■ **What you need to do**:
Return the listing below in full, with every line exactly as it is.

■ **Dataset content**:
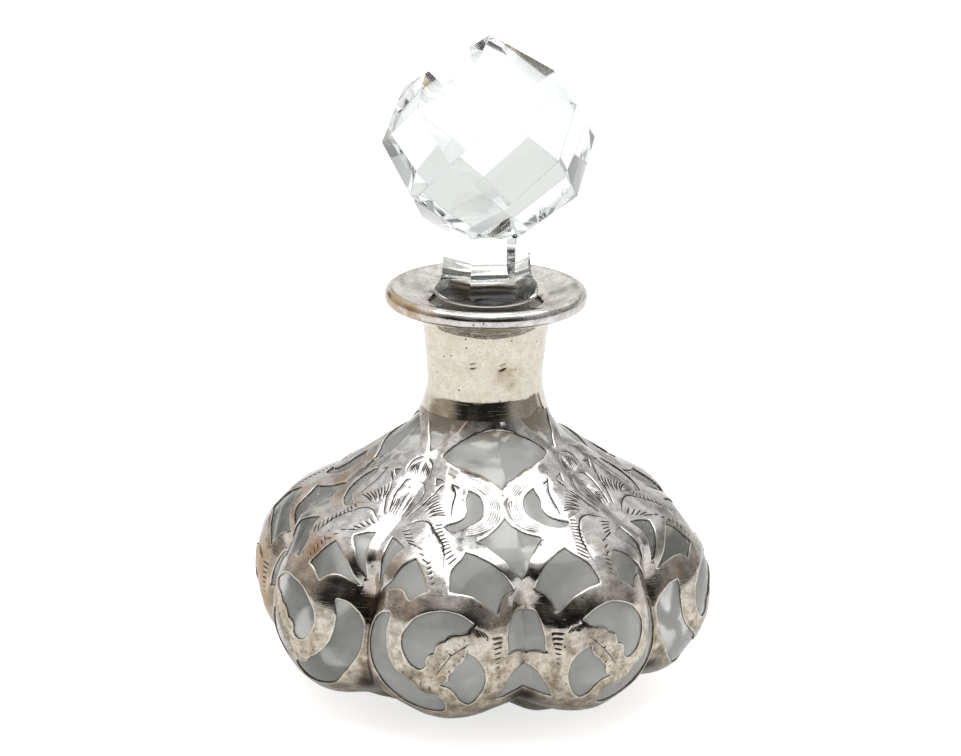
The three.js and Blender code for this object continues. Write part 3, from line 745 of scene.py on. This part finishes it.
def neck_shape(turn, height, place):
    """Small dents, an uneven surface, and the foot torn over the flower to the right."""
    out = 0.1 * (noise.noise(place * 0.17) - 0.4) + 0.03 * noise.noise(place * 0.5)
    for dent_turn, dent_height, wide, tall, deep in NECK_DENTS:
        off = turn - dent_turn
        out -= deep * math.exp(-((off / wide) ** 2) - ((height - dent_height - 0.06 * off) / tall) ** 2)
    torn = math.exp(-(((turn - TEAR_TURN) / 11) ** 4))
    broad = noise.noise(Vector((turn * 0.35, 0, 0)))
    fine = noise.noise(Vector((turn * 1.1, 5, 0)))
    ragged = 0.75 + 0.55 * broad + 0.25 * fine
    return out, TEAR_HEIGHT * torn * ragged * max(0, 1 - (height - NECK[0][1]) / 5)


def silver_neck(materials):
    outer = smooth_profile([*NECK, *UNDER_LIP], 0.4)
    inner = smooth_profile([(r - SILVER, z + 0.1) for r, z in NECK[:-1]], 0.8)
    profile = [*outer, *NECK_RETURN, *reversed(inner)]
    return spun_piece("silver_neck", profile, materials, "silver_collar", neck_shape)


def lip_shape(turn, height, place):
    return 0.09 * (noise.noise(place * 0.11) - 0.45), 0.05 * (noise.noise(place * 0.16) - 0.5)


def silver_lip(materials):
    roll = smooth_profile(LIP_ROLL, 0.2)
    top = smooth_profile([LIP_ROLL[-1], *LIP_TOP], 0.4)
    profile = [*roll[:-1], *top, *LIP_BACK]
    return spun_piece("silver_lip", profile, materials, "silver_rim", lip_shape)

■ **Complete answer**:
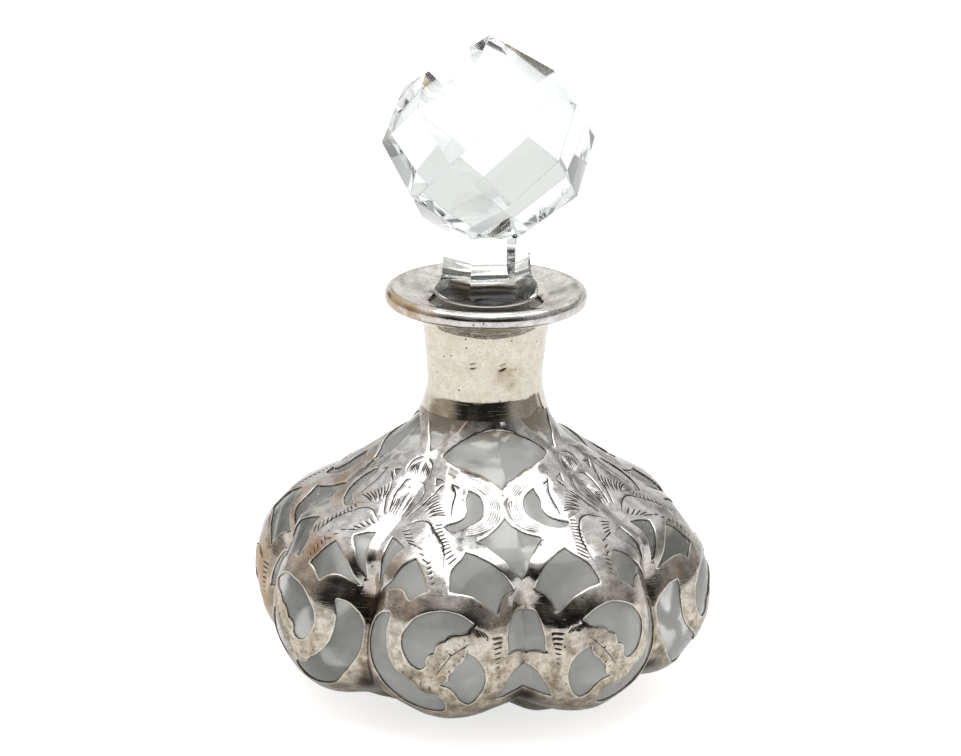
The three.js and Blender code for this object continues. Write part 3, from line 745 of scene.py on. This part finishes it.
def neck_shape(turn, height, place):
    """Small dents, an uneven surface, and the foot torn over the flower to the right."""
    out = 0.1 * (noise.noise(place * 0.17) - 0.4) + 0.03 * noise.noise(place * 0.5)
    for dent_turn, dent_height, wide, tall, deep in NECK_DENTS:
        off = turn - dent_turn
        out -= deep * math.exp(-((off / wide) ** 2) - ((height - dent_height - 0.06 * off) / tall) ** 2)
    torn = math.exp(-(((turn - TEAR_TURN) / 11) ** 4))
    broad = noise.noise(Vector((turn * 0.35, 0, 0)))
    fine = noise.noise(Vector((turn * 1.1, 5, 0)))
    ragged = 0.75 + 0.55 * broad + 0.25 * fine
    return out, TEAR_HEIGHT * torn * ragged * max(0, 1 - (height - NECK[0][1]) / 5)


def silver_neck(materials):
    outer = smooth_profile([*NECK, *UNDER_LIP], 0.4)
    inner = smooth_profile([(r - SILVER, z + 0.1) for r, z in NECK[:-1]], 0.8)
    profile = [*outer, *NECK_RETURN, *reversed(inner)]
    return spun_piece("silver_neck", profile, materials, "silver_collar", neck_shape)


def lip_shape(turn, height, place):
    return 0.09 * (noise.noise(place * 0.11) - 0.45), 0.05 * (noise.noise(place * 0.16) - 0.5)


def silver_lip(materials):
    roll = smooth_profile(LIP_ROLL, 0.2)
    top = smooth_profile([LIP_ROLL[-1], *LIP_TOP], 0.4)
    profile = [*roll[:-1], *top, *LIP_BACK]
    return spun_piece("silver_lip", profile, materials, "silver_rim", lip_shape)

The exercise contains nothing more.